Is it just me, but with so much similar to the 5D3 other than the sensor, isn't the DR and High ISO performance really the only thing folks need to see reviewed to make a decision on buying one of these?

I mean: the pixels will be there. The other features are basically straight off the 5D3. So the remaining unknowns are what is new -- the sensor, and how it performs. Did the DR improve? Did chasing all those pixels jack up high ISO noise compared to the other FF options? ...and that's it, right? (Perhaps a moire test to make sure the 5DSr doesn't go bonkers on specific gridded/textured subjects?)

Am I oversimplifying this, or is it truly that simple?
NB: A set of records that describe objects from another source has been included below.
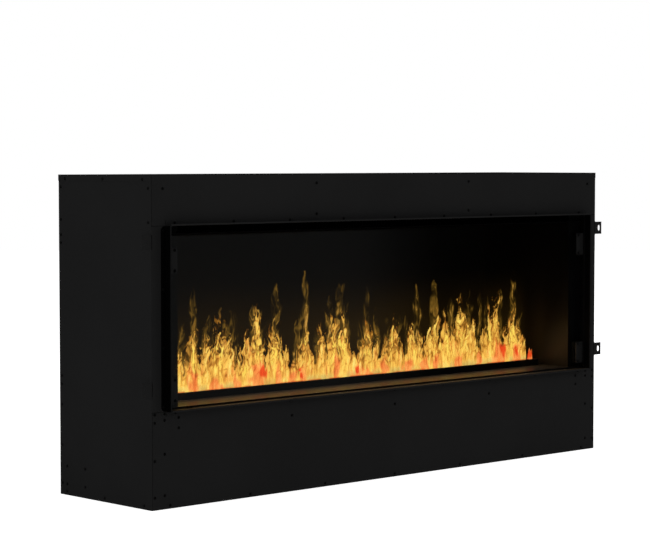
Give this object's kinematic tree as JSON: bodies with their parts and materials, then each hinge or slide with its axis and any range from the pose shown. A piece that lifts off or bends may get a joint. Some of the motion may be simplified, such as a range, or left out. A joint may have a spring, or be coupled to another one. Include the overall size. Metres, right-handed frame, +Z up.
{
  "type": "electric fireplace",
  "caption": "Long built-in mist-flame fireplace: black sheet-metal firebox, glazed front with a projecting collar, mist slot, lift-out tank and fan heater.",
  "frame": {"origin": "centre of the bounding box in X and Y, at the surface the firebox stands on", "axes": "+X to the right along the opening, +Y to the back, +Z up; the glass faces -Y"},
  "size_m": [1.657, 0.381, 0.783],
  "materials": {
    "casing": "fine matt black powder coat",
    "collar": "matt black powder coat",
    "liner": "heat-resistant satin black paint",
    "cover": "satin dark grey paint",
    "screw": "blackened steel",
    "glass": "clear toughened glass",
    "clip": "matt dark grey",
    "rubber": "black rubber",
    "galvanised": "zinc-coated steel",
    "steel": "turned steel",
    "black_plastic": "black moulded plastic",
    "white_plastic": "natural moulded plastic",
    "tank_plastic": "translucent moulded plastic",
    "lens": "amber clear plastic",
    "board": "green solder mask",
    "heater": "bare fins",
    "ceramic": "fired ceramic"
  },
  "bodies": {
    "housing": {"side_panel_left": "casing", "side_panel_right": "casing", "top_cover": "casing", "header_panel": "casing", "apron_panel": "casing", "back_panel": "casing", "base_pan": "galvanised", "corner_brackets": "galvanised", "hearth_supports": "galvanised", "heater_housing": "galvanised", "cassette_tray": "galvanised", "tank_well": "galvanised", "cassette_deck": "galvanised", "collar_left": "collar", "collar_right": "collar", "warm_air_duct": "collar", "outlet_grille": "collar", "front_screws": "screw", "collar_screws": "screw", "side_screws": "screw", "jamb_left": "liner", "jamb_right": "liner", "liner_left": "liner", "liner_right": "liner", "liner_back": "liner", "liner_ceiling": "liner", "hearth_floor": "liner", "fan_frame_left": "black_plastic", "fan_frame_right": "black_plastic", "control_panel": "black_plastic", "terminal_box": "black_plastic", "cable_gland": "black_plastic", "mist_duct": "black_plastic", "sump": "white_plastic", "transducers": "ceramic", "control_board": "board", "led_bar": "board", "led_lenses": "lens", "heater_element": "heater", "power_supply": "heater", "blower_bearing": "steel", "blower_motor": "steel"},
    "glass": {"glass_panel": "glass", "glass_clips": "clip", "clip_screws": "screw", "glass_pads": "rubber"},
    "blower": {"blower_wheel": "heater", "blower_shaft": "steel"},
    "fan_left": {"fan_rotor_left": "black_plastic"},
    "fan_right": {"fan_rotor_right": "black_plastic"},
    "cover": {"slot_cover": "cover"},
    "tank": {"water_tank": "tank_plastic"},
    "cap": {"tank_cap": "black_plastic"},
    "handle": {"tank_handle": "black_plastic"},
    "rocker": {"power_rocker": "black_plastic"},
    "heat": {"heat_button": "black_plastic"},
    "flame": {"flame_button": "black_plastic"},
    "light": {"light_button": "black_plastic"},
    "float": {"float_ring": "white_plastic"}
  },
  "joints": [
    {"name": "glass_pull", "type": "slide", "parent": "housing", "child": "glass", "axis": [0, -1, 0], "range_m": [0, 0.12]},
    {"name": "blower_spin", "type": "hinge", "parent": "housing", "child": "blower", "pos_m": [0, 0.0005, 0.706], "axis": [1, 0, 0], "continuous": true},
    {"name": "fan_left_spin", "type": "hinge", "parent": "housing", "child": "fan_left", "pos_m": [-0.45, 0.0045, 0.2], "axis": [0, 1, 0], "continuous": true},
    {"name": "fan_right_spin", "type": "hinge", "parent": "housing", "child": "fan_right", "pos_m": [0.45, 0.0045, 0.2], "axis": [0, 1, 0], "continuous": true},
    {"name": "cover_lift", "type": "slide", "parent": "housing", "child": "cover", "axis": [0, 0, 1], "range_m": [0, 0.1]},
    {"name": "tank_lift", "type": "slide", "parent": "housing", "child": "tank", "axis": [0, 0, 1], "range_m": [0, 0.2]},
    {"name": "cap_turn", "type": "hinge", "parent": "tank", "child": "cap", "pos_m": [-0.49, 0.0595, 0.229], "axis": [0, 0, 1], "continuous": true},
    {"name": "handle_fold", "type": "hinge", "parent": "tank", "child": "handle", "pos_m": [-0.49, 0.0925, 0.23], "axis": [1, 0, 0], "range_deg": [0, 90]},
    {"name": "rocker_tilt", "type": "hinge", "parent": "housing", "child": "rocker", "pos_m": [0.51, 0.0805, 0.245], "axis": [0, 1, 0], "range_deg": [0, 16]},
    {"name": "heat_press", "type": "slide", "parent": "housing", "child": "heat", "axis": [0, 0, -1], "range_m": [0, 0.002], "stiffness_N_per_m": 300, "springref_m": -0.003},
    {"name": "flame_press", "type": "slide", "parent": "housing", "child": "flame", "axis": [0, 0, -1], "range_m": [0, 0.002], "stiffness_N_per_m": 300, "springref_m": -0.003},
    {"name": "light_press", "type": "slide", "parent": "housing", "child": "light", "axis": [0, 0, -1], "range_m": [0, 0.002], "stiffness_N_per_m": 300, "springref_m": -0.003},
    {"name": "float_rise", "type": "slide", "parent": "housing", "child": "float", "axis": [0, 0, 1], "range_m": [0, 0.012]}
  ]
}
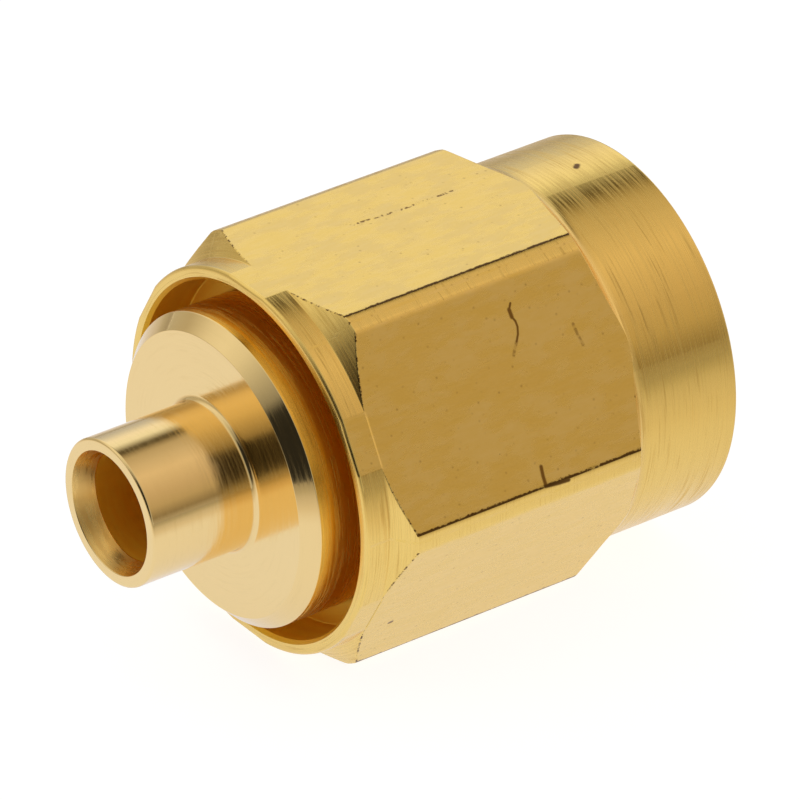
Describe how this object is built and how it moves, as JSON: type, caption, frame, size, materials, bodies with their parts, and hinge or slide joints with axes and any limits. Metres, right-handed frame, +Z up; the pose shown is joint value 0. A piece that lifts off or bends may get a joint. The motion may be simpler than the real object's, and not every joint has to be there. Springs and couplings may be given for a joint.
{
  "type": "sma connector",
  "caption": "Straight coaxial plug with a hexagonal coupling nut that turns freely, a flanged body and a short tube that a thin semi-rigid cable is soldered into.",
  "frame": {"origin": "on the connector's axis, in the mating reference plane, which is the front end of the body's sleeve", "axes": "+X along the axis, the way the mating connector leaves; -X is the cable side; +Z up, with the nut lying on one of its flats; -Y is the front"},
  "size_m": [0.0124, 0.009, 0.008],
  "materials": {
    "nut_gold": "polished gold plating over turned brass",
    "body_gold": "polished gold plating over turned brass",
    "ring_bronze": "bare spring bronze",
    "gasket_silicone": "matt silicone rubber",
    "insulator_ptfe": "turned white PTFE",
    "contact_gold": "gold plating over beryllium copper"
  },
  "bodies": {
    "nut": {"coupling_nut": "nut_gold"},
    "ring": {"snap_ring": "ring_bronze"},
    "plug": {"plug_body": "body_gold", "gasket": "gasket_silicone", "insulator": "insulator_ptfe", "center_contact": "contact_gold"}
  },
  "joints": [
    {"name": "nut_spin", "type": "hinge", "parent": "nut", "child": "ring", "pos_m": [0, 0, 0], "axis": [1, 0, 0], "continuous": true},
    {"name": "nut_play", "type": "slide", "parent": "ring", "child": "plug", "axis": [1, 0, 0], "range_m": [-0.00012, 0.00012]}
  ]
}
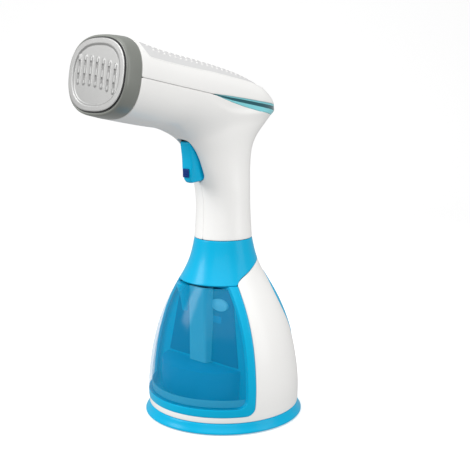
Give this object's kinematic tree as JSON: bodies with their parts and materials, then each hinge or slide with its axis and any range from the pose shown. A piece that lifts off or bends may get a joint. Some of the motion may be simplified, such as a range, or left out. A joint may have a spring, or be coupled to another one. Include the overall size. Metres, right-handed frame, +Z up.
{
  "type": "handheld garment steamer",
  "caption": "Upright handheld garment steamer with a bell-shaped body, clear slide-off water tank, trigger handle and oval steam plate.",
  "frame": {"origin": "centre of the anti-slip pad's underside, on the axis of the bell-shaped body, where it stands", "axes": "+Z up along the body's axis; +X forward, the way the steam head faces; +Y to the user's left"},
  "size_m": [0.1795, 0.12, 0.281],
  "materials": {
    "white_shell": "satin moulded plastic",
    "panel_grey": "fine matt",
    "blue_plastic": "gloss",
    "blue_dark": "satin",
    "blue_light": "soft rubber",
    "tank_clear": "clear tinted plastic",
    "teal_accent": "gloss",
    "bezel_grey": "satin metallic paint",
    "steel": "satin",
    "black_rubber": "matt",
    "grey_rubber": "matt",
    "silicone": "translucent white",
    "aluminium": "as cast",
    "inner_white": "moulded",
    "inner_black": "moulded",
    "board_green": "solder mask",
    "screw_steel": "zinc plated",
    "wire_white": "insulation"
  },
  "bodies": {
    "housing": {"base_ring": "blue_plastic", "base_plate": "inner_white", "anti_slip_pad": "grey_rubber", "base_screws": "screw_steel", "rear_shell": "white_shell", "rear_panel": "blue_plastic", "collar": "blue_plastic", "tank_bay": "blue_dark", "water_pump": "inner_black", "suction_hose": "silicone", "steam_hose": "silicone", "control_board": "board_green", "power_leads": "wire_white", "cord_gland": "inner_black", "cord_clamp": "inner_black", "handle_left_shell": "white_shell", "handle_right_shell": "white_shell", "head_top_cover": "white_shell", "vent_panel": "panel_grey", "rear_accent": "teal_accent", "bezel": "bezel_grey", "plate_gasket": "black_rubber", "steam_plate": "steel", "heating_block": "aluminium", "heating_element": "steel", "thermostat": "steel", "thermal_fuse": "inner_white", "trigger_pin": "screw_steel", "trigger_spring": "screw_steel", "microswitch": "inner_black"},
    "tank": {"tank_back": "blue_plastic", "tank_front": "tank_clear", "tank_plug": "blue_light", "tank_seal": "black_rubber", "intake_tube": "inner_white", "intake_filter": "inner_white"},
    "trigger": {"trigger": "blue_plastic"},
    "lock": {"trigger_lock": "blue_dark"}
  },
  "joints": [
    {"name": "trigger_press", "type": "hinge", "parent": "housing", "child": "trigger", "pos_m": [0.029, 0, 0.202], "axis": [0, 1, 0], "range_deg": [0, 8], "stiffness_Nm_per_rad": 0.12, "springref_deg": -20.05, "deforming": ["trigger_spring"]},
    {"name": "lock_slide", "type": "slide", "parent": "trigger", "child": "lock", "axis": [0, 0, 1], "range_m": [0, 0.004]},
    {"name": "tank_slide", "type": "slide", "parent": "housing", "child": "tank", "axis": [1, 0, 0], "range_m": [0, 0.13]}
  ]
}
Is the shutter release delay feature of big concern to landscapers, perhaps?

- A


----------



## ajfotofilmagem (Jun 16, 2015)

ahsanford said:


> Is it just me, but with so much similar to the 5D3 other than the sensor, isn't the DR and High ISO performance really the only thing folks need to see reviewed to make a decision on buying one of these?
> 
> I mean: the pixels will be there. The other features are basically straight off the 5D3. So the remaining unknowns are what is new -- the sensor, and how it performs. Did the DR improve? Did chasing all those pixels jack up high ISO noise compared to the other FF options? ...and that's it, right? (Perhaps a moire test to make sure the 5DSr doesn't go bonkers on specific gridded/textured subjects?)
> 
> Am I oversimplifying this, or is it truly that simple? Is the shutter release delay feature of big concern to landscapers, perhaps?


Yes, that makes sense.
What makes 5DS and 5DSR different cameras of the already known 5D Mark iii is the sensor, and image quality. At this point, the doubts relate to the level of noise, dinamic range and color depth. Obviously, the capacity of sharpness will be higher.


----------



## PureClassA (Jun 16, 2015)

Regarding your query on Moire and such with 5DS vs 5DSR:

http://www.dpreview.com/previews/canon-eos-5ds-sr/5

I found this sufficiently put things to bed for me. 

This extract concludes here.